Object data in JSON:
>>
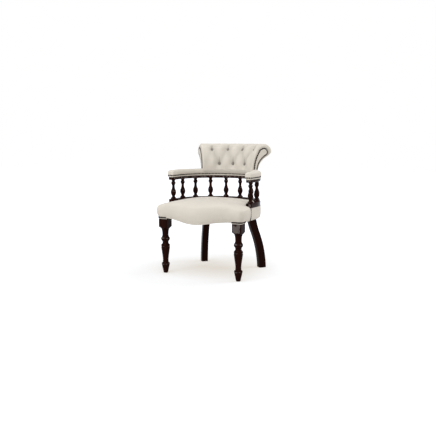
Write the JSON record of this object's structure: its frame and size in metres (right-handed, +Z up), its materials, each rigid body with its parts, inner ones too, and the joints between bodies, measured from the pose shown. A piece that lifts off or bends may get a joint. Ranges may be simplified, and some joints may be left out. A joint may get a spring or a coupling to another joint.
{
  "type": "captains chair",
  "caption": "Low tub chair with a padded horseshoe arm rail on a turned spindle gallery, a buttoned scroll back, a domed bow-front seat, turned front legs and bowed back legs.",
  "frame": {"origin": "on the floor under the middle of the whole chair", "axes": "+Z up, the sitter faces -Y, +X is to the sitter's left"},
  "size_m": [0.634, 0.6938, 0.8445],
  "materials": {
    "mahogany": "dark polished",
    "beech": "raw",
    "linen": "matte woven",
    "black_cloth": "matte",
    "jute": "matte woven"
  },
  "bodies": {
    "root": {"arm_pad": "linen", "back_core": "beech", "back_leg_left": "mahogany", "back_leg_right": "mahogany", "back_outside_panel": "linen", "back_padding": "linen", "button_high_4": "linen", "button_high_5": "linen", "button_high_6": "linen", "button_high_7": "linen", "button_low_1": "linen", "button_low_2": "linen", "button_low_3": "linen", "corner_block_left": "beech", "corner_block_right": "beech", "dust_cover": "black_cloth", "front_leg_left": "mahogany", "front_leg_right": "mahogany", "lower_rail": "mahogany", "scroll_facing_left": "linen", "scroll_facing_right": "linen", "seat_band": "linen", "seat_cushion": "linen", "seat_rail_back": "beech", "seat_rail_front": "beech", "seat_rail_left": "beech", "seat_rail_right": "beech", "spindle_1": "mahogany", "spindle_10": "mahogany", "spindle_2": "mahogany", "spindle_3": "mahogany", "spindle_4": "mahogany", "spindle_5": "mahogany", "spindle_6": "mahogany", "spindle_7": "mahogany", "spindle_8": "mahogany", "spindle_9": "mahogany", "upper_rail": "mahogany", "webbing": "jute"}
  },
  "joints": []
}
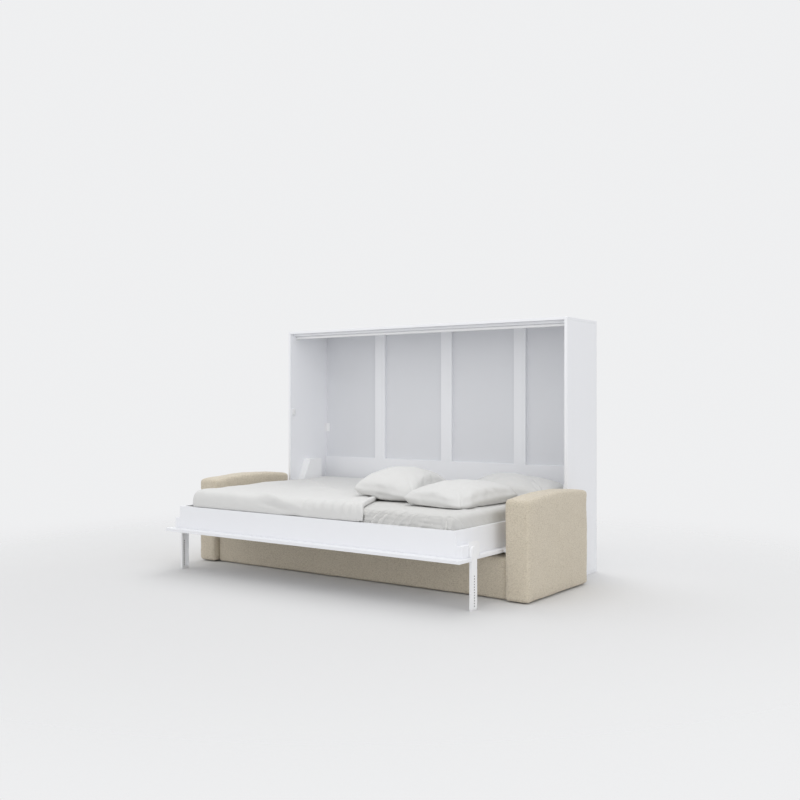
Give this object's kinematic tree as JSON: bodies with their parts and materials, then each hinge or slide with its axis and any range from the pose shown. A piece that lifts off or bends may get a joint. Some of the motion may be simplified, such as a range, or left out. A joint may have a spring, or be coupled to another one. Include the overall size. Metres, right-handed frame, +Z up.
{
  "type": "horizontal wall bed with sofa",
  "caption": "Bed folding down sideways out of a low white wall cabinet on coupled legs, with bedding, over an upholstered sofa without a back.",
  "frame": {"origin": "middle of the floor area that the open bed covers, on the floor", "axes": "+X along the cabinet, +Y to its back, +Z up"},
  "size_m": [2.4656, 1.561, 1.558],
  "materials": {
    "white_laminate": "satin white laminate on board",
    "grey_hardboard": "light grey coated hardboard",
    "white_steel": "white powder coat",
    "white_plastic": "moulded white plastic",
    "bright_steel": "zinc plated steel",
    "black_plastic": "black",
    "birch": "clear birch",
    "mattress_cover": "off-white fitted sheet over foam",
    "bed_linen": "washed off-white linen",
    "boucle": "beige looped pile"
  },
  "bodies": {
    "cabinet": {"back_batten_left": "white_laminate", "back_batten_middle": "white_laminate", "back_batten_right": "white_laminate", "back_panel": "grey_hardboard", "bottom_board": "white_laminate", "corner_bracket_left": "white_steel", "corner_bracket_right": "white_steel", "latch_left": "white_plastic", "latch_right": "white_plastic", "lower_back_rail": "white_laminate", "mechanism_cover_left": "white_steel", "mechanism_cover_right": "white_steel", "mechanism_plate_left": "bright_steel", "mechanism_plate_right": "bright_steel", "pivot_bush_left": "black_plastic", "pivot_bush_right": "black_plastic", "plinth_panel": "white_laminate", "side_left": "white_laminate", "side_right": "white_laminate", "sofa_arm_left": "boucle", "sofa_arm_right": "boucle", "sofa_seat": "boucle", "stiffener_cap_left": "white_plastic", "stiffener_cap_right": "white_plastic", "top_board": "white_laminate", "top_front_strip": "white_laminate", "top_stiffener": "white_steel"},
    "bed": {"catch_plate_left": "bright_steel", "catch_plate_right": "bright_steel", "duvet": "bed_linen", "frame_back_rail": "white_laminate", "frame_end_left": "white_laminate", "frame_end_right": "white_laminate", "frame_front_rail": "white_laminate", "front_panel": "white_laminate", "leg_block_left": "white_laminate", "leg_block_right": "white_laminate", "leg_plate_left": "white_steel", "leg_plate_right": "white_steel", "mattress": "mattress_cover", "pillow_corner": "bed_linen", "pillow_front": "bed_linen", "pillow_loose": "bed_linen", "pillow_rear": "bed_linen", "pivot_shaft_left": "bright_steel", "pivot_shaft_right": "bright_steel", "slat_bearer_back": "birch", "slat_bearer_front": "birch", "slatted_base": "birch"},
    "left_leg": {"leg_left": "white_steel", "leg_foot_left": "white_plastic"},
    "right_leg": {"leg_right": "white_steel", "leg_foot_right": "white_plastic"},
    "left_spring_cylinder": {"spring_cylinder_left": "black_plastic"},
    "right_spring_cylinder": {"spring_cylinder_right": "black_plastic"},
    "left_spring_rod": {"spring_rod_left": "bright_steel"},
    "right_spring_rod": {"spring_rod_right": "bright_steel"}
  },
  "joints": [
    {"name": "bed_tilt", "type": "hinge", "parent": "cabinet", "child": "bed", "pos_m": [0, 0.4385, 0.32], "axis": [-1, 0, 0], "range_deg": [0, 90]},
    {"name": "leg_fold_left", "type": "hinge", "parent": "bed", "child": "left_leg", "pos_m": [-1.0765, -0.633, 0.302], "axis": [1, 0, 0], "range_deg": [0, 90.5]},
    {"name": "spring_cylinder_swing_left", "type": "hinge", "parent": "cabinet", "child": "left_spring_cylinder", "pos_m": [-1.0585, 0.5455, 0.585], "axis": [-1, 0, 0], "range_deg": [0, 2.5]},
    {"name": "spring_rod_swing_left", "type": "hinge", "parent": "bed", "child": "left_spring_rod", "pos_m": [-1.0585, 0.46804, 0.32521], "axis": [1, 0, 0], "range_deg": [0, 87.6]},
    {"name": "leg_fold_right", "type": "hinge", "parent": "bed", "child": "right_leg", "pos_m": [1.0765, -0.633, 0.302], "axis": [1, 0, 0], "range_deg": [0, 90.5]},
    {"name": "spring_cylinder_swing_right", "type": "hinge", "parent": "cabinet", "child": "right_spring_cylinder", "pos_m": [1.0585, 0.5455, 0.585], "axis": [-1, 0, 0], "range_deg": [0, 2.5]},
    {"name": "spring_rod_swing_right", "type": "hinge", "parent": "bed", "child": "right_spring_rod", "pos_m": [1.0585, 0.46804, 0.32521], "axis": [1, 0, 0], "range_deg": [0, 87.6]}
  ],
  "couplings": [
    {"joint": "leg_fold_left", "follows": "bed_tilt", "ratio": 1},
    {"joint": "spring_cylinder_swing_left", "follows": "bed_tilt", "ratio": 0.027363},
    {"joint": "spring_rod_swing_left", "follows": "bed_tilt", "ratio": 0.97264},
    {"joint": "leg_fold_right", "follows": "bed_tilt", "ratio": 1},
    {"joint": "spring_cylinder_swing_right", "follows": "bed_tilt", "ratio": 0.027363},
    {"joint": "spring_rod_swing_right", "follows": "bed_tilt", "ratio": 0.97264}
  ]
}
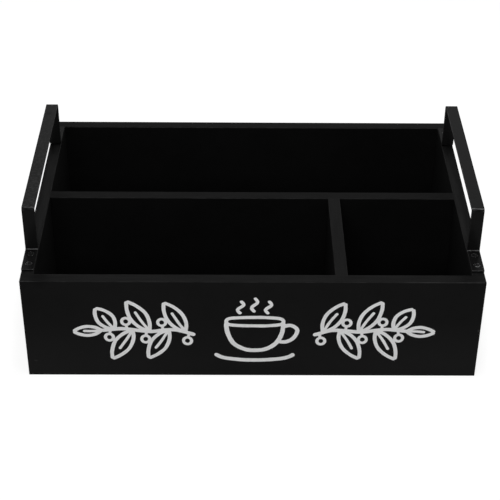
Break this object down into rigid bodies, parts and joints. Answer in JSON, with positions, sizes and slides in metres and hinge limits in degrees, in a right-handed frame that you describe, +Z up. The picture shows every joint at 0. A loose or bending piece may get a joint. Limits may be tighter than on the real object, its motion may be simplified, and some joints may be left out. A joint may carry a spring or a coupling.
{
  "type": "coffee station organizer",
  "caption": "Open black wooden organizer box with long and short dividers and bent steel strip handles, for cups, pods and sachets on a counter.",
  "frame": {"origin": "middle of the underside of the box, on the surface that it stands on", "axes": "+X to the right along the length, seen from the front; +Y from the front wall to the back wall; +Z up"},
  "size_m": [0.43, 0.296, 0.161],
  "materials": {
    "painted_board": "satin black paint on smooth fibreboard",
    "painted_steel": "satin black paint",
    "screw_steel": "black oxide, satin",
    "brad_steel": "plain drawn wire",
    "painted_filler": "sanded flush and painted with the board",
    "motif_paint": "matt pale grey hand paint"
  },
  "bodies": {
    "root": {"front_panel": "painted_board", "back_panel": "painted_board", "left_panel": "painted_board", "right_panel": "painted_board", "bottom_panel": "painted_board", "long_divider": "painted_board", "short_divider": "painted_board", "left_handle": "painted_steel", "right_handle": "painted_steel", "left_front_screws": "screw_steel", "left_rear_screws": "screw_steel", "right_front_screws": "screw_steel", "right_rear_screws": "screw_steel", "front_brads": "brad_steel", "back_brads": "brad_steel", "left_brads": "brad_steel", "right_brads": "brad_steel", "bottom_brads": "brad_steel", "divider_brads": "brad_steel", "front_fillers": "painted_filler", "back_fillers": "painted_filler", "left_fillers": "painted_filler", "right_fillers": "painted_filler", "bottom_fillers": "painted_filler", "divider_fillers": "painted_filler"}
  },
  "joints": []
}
<<
Instructions to follow: Beginning with the line that contains "Break this object", repeat every line through the end of the records and nothing more.

Task solution:
Break this object down into rigid bodies, parts and joints. Answer in JSON, with positions, sizes and slides in metres and hinge limits in degrees, in a right-handed frame that you describe, +Z up. The picture shows every joint at 0. A loose or bending piece may get a joint. Limits may be tighter than on the real object, its motion may be simplified, and some joints may be left out. A joint may carry a spring or a coupling.
{
  "type": "coffee station organizer",
  "caption": "Open black wooden organizer box with long and short dividers and bent steel strip handles, for cups, pods and sachets on a counter.",
  "frame": {"origin": "middle of the underside of the box, on the surface that it stands on", "axes": "+X to the right along the length, seen from the front; +Y from the front wall to the back wall; +Z up"},
  "size_m": [0.43, 0.296, 0.161],
  "materials": {
    "painted_board": "satin black paint on smooth fibreboard",
    "painted_steel": "satin black paint",
    "screw_steel": "black oxide, satin",
    "brad_steel": "plain drawn wire",
    "painted_filler": "sanded flush and painted with the board",
    "motif_paint": "matt pale grey hand paint"
  },
  "bodies": {
    "root": {"front_panel": "painted_board", "back_panel": "painted_board", "left_panel": "painted_board", "right_panel": "painted_board", "bottom_panel": "painted_board", "long_divider": "painted_board", "short_divider": "painted_board", "left_handle": "painted_steel", "right_handle": "painted_steel", "left_front_screws": "screw_steel", "left_rear_screws": "screw_steel", "right_front_screws": "screw_steel", "right_rear_screws": "screw_steel", "front_brads": "brad_steel", "back_brads": "brad_steel", "left_brads": "brad_steel", "right_brads": "brad_steel", "bottom_brads": "brad_steel", "divider_brads": "brad_steel", "front_fillers": "painted_filler", "back_fillers": "painted_filler", "left_fillers": "painted_filler", "right_fillers": "painted_filler", "bottom_fillers": "painted_filler", "divider_fillers": "painted_filler"}
  },
  "joints": []
}